Teaching Children to Celebrate Diversity

During this time of heightened racial tension, I’ve had many questions from parents about how to teach young children to understand and appreciate the many different cultures, religions, customs, and people in our world.

Children are not born with biases or misconceptions about others. Children are born with curiosity about their world and acceptance of whatever they learn. Bias is something that is taught to young children through our actions, comments, and simply the way we live our lives. In most cases, it’s taught unintentionally, so it is really important that we are intentional about countering it. This begins by taking a good look at ourselves and examining our own implicit biases. Everyone has them. No matter what race, religion, gender, or ethnicity you are, if you have a brain, you have biases. Almost every aspect of raising children is influenced by our own belief systems. This is unavoidable. Children are incredibly intuitive, and they pick up on even the most subtle of our opinions and actions. This is why teaching children to celebrate all races, genders, and cultures has to be an intentional and deliberate act.

We can actually capitalize on how children learn about their world to intentionally teach them about the beauty of cultural diversity. Children learn by taking in and processing information through experiences. By seeing, touching, listening, and experiencing new concepts, children learn new information and form opinions about their world. Children then take this information and put it into categories. From as early as birth, children are experiencing and categorizing. They quickly learn that people are different from animals, food is different from toys, and that everything fits into some type of category. Children are also born with natural curiosity and wonder, and it’s important that we foster and encourage this to promote new learning. We can use this to instill an appreciation for cultural diversity. 

Just as children learn that red, blue, and yellow fall into the category of colors, they learn that people fall into their own categories. If a white child only ever sees Black people separate from themselves—such as from afar or on TV—then they will put people of a different race into a separate category. Then, when they meet a Black person, they unintentionally place them into that category that is different from themselves—this begins the divide. It is important to begin having discussions with children from a young age about this topic. Talk with your children about how all people have both similarities and differences on the inside and the outside. 

Think about the people and situations your child interacts with every day. Is there diversity?
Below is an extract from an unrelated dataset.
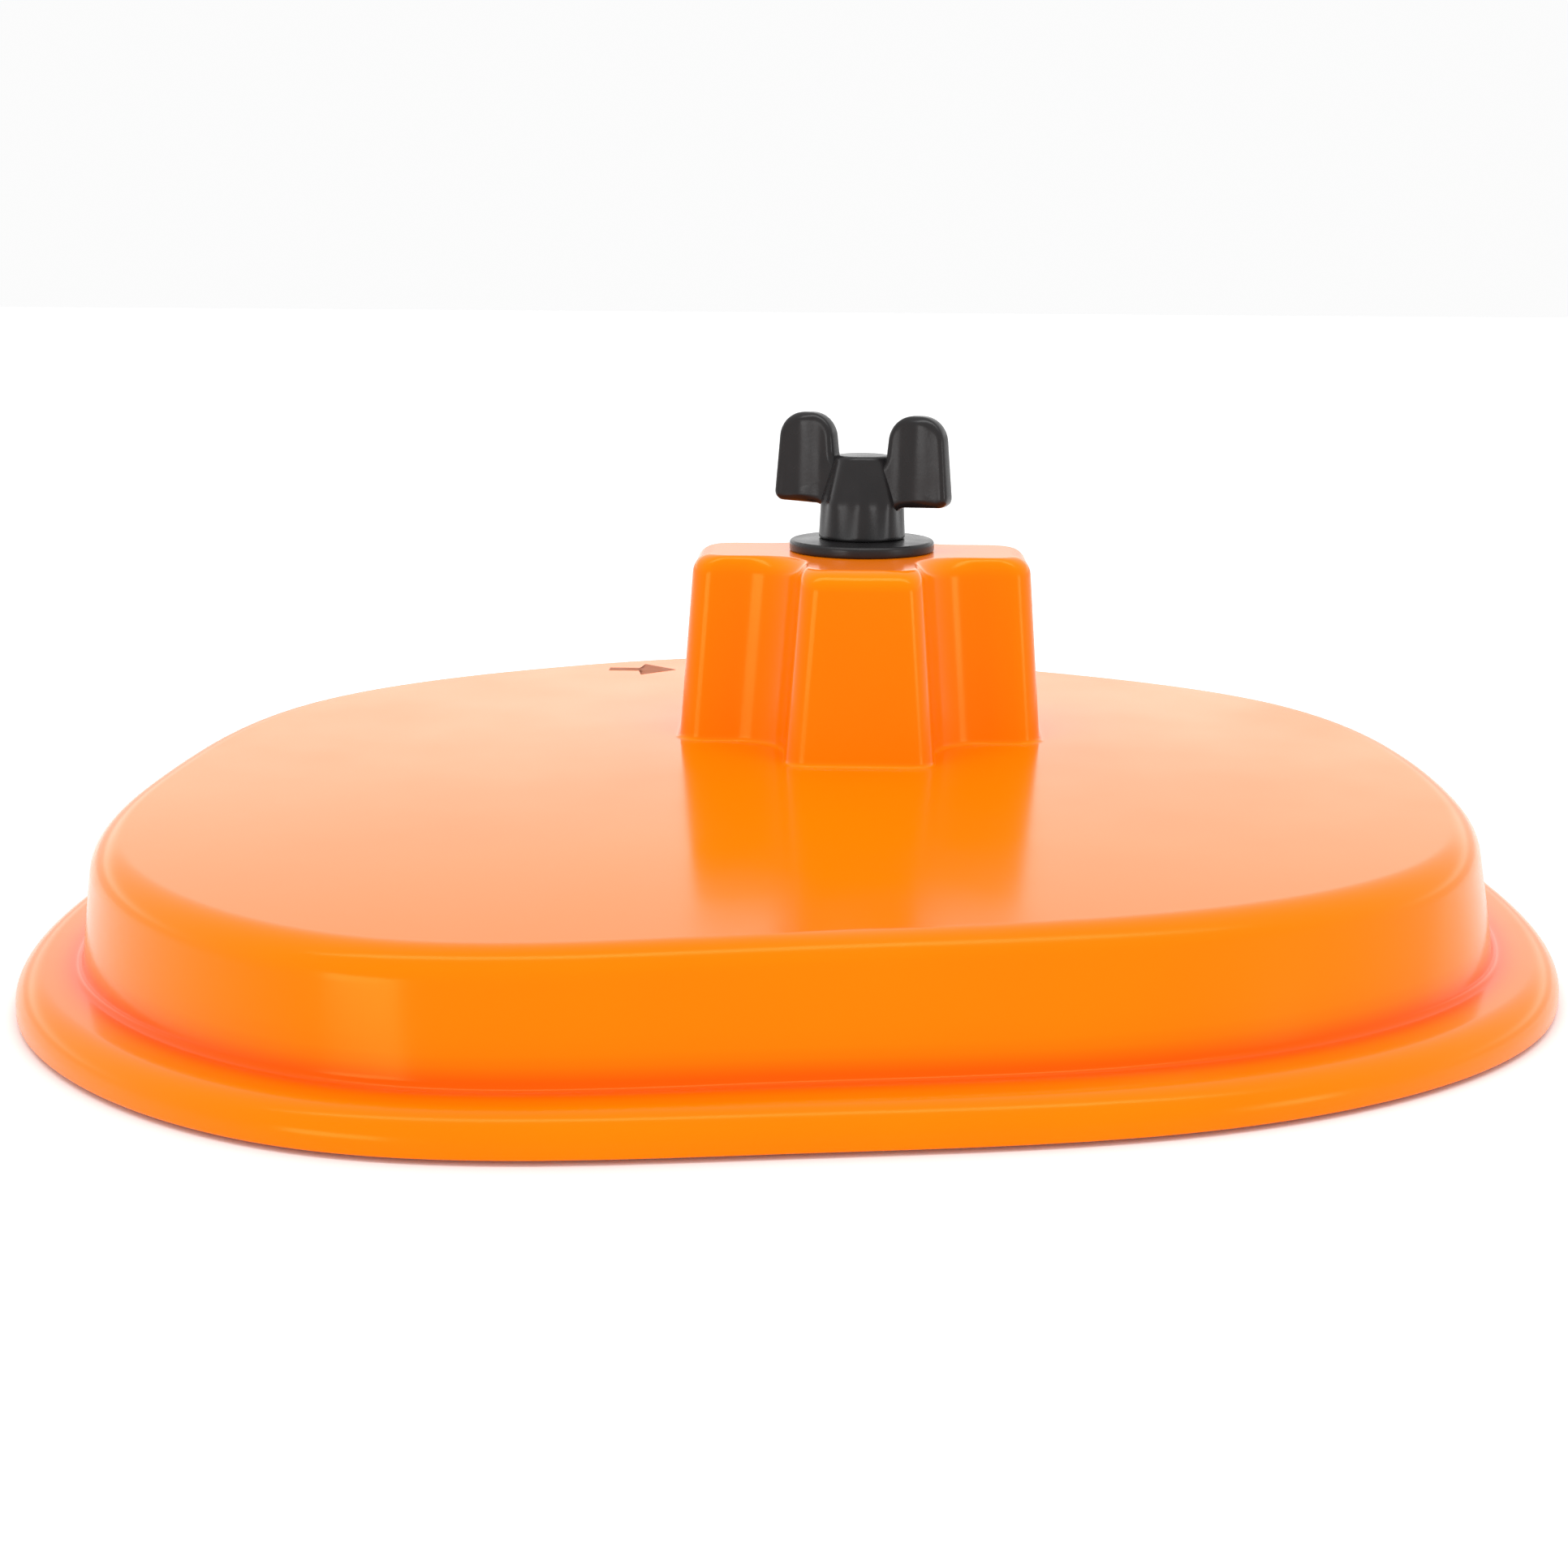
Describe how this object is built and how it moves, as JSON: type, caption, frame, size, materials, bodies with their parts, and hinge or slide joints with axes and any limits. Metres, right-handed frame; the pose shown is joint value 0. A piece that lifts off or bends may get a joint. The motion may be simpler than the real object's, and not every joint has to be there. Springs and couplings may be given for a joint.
{
  "type": "air filter box wash cover",
  "caption": "Moulded plastic lid with a sealing brim and a hollow cross-shaped hub, held down by a captive wing screw.",
  "frame": {"origin": "wing screw's axis, in the plane that the cover's seal stands on", "axes": "+Z along the wing screw's axis, from the seal to the wings; +X along one pair of hub arms, to the right seen from the longer side of the plate; -Y towards that longer side"},
  "size_m": [0.2339, 0.2232, 0.0806],
  "materials": {
    "cover_plastic": "gloss",
    "seal_rubber": "matte",
    "nylon": "satin",
    "zinc_steel": "satin",
    "spring_steel": "satin"
  },
  "bodies": {
    "cover": {"cover_shell": "cover_plastic", "rim_seal": "seal_rubber", "hub_seal": "seal_rubber"},
    "collar": {"flange_washer": "nylon"},
    "screw": {"wing_head": "nylon", "screw_stud": "zinc_steel", "stop_washer": "zinc_steel", "retaining_ring": "spring_steel"}
  },
  "joints": [
    {"name": "screw_lift", "type": "slide", "parent": "cover", "child": "collar", "axis": [0, 0, 1], "range_m": [0, 0.013]},
    {"name": "screw_spin", "type": "hinge", "parent": "collar", "child": "screw", "pos_m": [0, 0, 0.0602], "axis": [0, 0, 1], "continuous": true}
  ]
}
If not, how can you introduce more diversity into your child’s life so that they can become familiar with it, embrace it, celebrate it, and not fear it? Remember, we often fear what is unfamiliar. 

Consider taking advantage of different cultural festivals in your area. See African dance shows, visit a Native American art exhibit, go to Latin American festivals, and eat the food of other cultures. Celebrate each culture and its people. Have discussions with young children about the differences in cultures, foods, and beliefs. Encourage questions, curiosity, and interest. Celebrate different cultural holidays and listen to different music. Learn together. Read books together. Try not to cook one ethnic meal and then return to “normal” the next night. This will just make the meal feel even more distinct and foreign. Instead, make diversity part of your typical routine, even if you just point out something like, “Spaghetti comes from Italy, spring rolls come from Asia.” Use this to spark discussion.

Remind children that people are a category, just as colors are a category. All colors fall into the “color” category, just as all people fall into the “people” category. Children don’t limit themselves to using only one color in their box of crayons, just as people don’t limit their interactions to only one person. Without red and blue, we would not have purple, and without differences between people, we would not have beautiful diversity.